** PROMPT **
Stop after the line containing "LIP_DROP = 1.3": print each line exactly from the first line of the listing up to that point.

** DATA LISTING **
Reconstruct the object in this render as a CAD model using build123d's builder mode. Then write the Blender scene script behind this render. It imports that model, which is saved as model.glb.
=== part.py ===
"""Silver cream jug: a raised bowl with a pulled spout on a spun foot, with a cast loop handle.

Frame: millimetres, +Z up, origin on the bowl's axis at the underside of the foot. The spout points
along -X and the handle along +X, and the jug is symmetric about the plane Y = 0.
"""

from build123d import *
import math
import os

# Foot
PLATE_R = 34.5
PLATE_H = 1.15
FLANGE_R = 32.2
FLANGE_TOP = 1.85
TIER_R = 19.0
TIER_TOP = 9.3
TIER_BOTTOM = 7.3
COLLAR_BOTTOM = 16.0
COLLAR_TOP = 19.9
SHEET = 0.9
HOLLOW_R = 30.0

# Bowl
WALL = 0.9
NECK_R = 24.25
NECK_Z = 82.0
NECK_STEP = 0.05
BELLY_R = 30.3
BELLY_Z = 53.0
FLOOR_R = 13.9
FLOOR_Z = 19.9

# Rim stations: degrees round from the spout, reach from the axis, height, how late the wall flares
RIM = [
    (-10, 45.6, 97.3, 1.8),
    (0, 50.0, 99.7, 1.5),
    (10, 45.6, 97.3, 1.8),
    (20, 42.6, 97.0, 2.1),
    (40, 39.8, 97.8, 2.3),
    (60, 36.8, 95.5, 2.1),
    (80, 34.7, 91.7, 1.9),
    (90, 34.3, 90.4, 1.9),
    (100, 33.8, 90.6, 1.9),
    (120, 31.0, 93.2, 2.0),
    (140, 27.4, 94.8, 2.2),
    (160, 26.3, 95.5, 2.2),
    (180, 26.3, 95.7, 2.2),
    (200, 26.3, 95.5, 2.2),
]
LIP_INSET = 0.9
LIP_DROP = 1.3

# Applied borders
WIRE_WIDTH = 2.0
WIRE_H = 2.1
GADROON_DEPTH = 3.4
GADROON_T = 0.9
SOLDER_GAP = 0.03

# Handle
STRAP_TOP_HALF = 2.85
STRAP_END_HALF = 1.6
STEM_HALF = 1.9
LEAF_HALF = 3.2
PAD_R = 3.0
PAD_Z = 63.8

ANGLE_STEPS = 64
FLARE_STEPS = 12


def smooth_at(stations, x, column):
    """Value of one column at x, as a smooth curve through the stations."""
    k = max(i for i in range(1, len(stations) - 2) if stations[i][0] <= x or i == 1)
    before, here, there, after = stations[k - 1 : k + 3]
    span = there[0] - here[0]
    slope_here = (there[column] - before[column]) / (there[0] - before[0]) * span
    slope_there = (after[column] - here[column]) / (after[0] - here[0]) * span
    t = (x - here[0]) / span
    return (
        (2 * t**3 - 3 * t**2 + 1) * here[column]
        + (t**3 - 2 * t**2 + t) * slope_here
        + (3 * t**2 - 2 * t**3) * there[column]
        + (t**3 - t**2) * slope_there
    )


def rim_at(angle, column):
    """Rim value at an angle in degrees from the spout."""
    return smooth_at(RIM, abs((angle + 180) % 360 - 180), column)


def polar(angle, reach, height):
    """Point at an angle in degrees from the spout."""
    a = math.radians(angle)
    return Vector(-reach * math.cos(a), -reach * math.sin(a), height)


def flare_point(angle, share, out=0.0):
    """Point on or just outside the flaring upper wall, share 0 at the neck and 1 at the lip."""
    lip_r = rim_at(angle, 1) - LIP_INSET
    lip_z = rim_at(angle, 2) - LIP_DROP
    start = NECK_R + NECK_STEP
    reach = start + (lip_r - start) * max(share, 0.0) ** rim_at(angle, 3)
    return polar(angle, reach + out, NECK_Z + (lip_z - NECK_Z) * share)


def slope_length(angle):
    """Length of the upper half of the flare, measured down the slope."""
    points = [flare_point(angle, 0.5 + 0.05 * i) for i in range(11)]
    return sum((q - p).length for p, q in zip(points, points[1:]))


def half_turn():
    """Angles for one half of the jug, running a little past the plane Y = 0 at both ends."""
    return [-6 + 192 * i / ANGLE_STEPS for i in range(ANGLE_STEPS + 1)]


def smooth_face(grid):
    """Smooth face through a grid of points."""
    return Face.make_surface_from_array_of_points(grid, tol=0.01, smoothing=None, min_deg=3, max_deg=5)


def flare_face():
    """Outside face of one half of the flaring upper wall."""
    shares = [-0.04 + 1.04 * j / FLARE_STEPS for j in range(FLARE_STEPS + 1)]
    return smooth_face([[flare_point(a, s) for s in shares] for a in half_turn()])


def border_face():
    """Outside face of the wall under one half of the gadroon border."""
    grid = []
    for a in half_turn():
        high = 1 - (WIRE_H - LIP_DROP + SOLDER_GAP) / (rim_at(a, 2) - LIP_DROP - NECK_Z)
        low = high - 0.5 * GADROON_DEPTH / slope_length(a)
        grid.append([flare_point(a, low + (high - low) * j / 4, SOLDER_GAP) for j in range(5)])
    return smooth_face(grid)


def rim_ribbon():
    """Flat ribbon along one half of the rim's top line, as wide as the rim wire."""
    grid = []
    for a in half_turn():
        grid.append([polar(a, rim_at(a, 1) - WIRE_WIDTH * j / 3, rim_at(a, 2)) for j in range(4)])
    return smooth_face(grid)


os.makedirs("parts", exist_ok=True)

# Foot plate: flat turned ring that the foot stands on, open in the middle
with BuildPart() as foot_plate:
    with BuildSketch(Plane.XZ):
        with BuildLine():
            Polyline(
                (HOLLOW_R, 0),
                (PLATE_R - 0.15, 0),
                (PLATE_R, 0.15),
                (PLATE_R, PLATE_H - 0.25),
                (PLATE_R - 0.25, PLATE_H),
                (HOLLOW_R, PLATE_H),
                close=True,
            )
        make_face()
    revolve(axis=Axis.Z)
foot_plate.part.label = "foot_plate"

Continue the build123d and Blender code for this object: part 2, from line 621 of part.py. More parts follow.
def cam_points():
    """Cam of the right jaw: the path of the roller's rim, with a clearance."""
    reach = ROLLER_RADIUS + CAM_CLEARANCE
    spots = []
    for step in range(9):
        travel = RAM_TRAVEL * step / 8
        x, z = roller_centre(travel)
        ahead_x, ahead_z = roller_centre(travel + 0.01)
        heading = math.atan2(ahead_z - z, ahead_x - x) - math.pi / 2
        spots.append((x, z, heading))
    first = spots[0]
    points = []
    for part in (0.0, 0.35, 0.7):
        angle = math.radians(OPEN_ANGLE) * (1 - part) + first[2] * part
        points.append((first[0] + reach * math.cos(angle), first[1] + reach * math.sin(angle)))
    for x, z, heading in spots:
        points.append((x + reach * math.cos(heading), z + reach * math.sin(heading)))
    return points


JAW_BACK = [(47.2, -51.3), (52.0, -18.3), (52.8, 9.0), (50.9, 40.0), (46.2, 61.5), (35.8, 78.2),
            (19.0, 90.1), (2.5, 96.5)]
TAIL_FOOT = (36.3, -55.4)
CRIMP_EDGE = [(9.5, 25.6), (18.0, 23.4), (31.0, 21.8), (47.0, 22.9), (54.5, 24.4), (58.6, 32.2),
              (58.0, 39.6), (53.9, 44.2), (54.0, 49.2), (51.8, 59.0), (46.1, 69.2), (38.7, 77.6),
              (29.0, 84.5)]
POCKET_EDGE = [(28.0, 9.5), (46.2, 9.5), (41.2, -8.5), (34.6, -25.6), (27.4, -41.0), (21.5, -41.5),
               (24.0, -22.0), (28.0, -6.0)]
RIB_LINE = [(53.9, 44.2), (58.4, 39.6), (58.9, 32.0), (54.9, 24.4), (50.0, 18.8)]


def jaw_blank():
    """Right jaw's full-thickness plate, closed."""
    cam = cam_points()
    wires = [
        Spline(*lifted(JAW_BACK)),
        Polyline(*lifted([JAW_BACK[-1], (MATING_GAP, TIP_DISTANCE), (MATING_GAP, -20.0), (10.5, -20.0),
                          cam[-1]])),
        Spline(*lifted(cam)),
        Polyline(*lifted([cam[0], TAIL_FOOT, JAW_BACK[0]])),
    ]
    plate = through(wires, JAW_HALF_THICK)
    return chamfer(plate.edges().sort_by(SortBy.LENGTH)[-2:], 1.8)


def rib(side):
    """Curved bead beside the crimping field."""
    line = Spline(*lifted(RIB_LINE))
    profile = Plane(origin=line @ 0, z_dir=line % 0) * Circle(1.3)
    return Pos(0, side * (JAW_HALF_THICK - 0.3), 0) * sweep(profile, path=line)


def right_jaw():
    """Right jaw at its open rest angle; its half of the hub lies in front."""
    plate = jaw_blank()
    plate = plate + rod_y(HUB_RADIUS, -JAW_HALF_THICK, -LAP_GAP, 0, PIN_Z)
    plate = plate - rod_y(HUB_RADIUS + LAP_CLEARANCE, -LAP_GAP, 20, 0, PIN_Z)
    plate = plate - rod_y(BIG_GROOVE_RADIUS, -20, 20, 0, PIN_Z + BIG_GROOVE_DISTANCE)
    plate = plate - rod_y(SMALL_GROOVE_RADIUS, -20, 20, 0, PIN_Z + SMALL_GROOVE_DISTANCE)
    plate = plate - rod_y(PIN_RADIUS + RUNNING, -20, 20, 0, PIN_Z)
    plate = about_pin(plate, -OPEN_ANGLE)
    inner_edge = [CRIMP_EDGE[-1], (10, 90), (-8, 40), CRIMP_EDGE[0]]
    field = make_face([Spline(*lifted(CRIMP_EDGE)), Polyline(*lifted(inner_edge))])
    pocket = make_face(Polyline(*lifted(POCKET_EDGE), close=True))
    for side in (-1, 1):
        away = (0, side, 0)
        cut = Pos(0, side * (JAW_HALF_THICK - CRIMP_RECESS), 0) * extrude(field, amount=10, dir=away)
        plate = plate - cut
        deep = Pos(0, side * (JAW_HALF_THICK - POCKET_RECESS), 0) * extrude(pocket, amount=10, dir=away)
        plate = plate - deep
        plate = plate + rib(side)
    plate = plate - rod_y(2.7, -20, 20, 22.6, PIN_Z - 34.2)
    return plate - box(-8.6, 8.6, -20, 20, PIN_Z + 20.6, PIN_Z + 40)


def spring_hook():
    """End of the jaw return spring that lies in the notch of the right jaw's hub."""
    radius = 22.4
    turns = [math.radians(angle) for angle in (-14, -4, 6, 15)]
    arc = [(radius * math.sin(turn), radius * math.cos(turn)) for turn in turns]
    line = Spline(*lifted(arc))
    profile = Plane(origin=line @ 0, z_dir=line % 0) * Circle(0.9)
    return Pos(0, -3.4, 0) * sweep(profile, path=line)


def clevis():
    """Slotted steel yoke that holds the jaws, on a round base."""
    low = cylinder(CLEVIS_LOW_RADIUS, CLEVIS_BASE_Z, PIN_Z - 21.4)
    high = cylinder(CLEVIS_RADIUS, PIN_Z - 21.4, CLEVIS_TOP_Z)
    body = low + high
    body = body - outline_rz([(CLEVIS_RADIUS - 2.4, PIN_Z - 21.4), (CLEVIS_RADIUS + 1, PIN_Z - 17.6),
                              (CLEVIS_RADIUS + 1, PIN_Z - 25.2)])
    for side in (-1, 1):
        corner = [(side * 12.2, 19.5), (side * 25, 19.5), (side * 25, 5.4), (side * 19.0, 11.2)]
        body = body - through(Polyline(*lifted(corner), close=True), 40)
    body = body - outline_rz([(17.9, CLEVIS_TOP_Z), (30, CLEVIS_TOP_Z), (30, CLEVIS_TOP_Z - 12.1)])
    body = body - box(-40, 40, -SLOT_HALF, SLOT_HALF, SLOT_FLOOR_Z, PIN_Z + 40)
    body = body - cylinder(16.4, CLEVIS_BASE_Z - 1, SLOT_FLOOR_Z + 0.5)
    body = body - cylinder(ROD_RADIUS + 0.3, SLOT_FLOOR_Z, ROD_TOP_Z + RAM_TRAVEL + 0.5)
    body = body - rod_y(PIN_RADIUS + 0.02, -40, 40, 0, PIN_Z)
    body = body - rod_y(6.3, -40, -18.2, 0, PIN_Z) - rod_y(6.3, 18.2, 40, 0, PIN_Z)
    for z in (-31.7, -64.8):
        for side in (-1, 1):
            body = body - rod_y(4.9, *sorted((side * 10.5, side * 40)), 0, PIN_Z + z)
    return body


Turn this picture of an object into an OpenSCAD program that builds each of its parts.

** ANSWER TO THE TASK **
Reconstruct the object in this render as a CAD model using build123d's builder mode. Then write the Blender scene script behind this render. It imports that model, which is saved as model.glb.
=== part.py ===
"""Silver cream jug: a raised bowl with a pulled spout on a spun foot, with a cast loop handle.

Frame: millimetres, +Z up, origin on the bowl's axis at the underside of the foot. The spout points
along -X and the handle along +X, and the jug is symmetric about the plane Y = 0.
"""

from build123d import *
import math
import os

# Foot
PLATE_R = 34.5
PLATE_H = 1.15
FLANGE_R = 32.2
FLANGE_TOP = 1.85
TIER_R = 19.0
TIER_TOP = 9.3
TIER_BOTTOM = 7.3
COLLAR_BOTTOM = 16.0
COLLAR_TOP = 19.9
SHEET = 0.9
HOLLOW_R = 30.0

# Bowl
WALL = 0.9
NECK_R = 24.25
NECK_Z = 82.0
NECK_STEP = 0.05
BELLY_R = 30.3
BELLY_Z = 53.0
FLOOR_R = 13.9
FLOOR_Z = 19.9

# Rim stations: degrees round from the spout, reach from the axis, height, how late the wall flares
RIM = [
    (-10, 45.6, 97.3, 1.8),
    (0, 50.0, 99.7, 1.5),
    (10, 45.6, 97.3, 1.8),
    (20, 42.6, 97.0, 2.1),
    (40, 39.8, 97.8, 2.3),
    (60, 36.8, 95.5, 2.1),
    (80, 34.7, 91.7, 1.9),
    (90, 34.3, 90.4, 1.9),
    (100, 33.8, 90.6, 1.9),
    (120, 31.0, 93.2, 2.0),
    (140, 27.4, 94.8, 2.2),
    (160, 26.3, 95.5, 2.2),
    (180, 26.3, 95.7, 2.2),
    (200, 26.3, 95.5, 2.2),
]
LIP_INSET = 0.9
LIP_DROP = 1.3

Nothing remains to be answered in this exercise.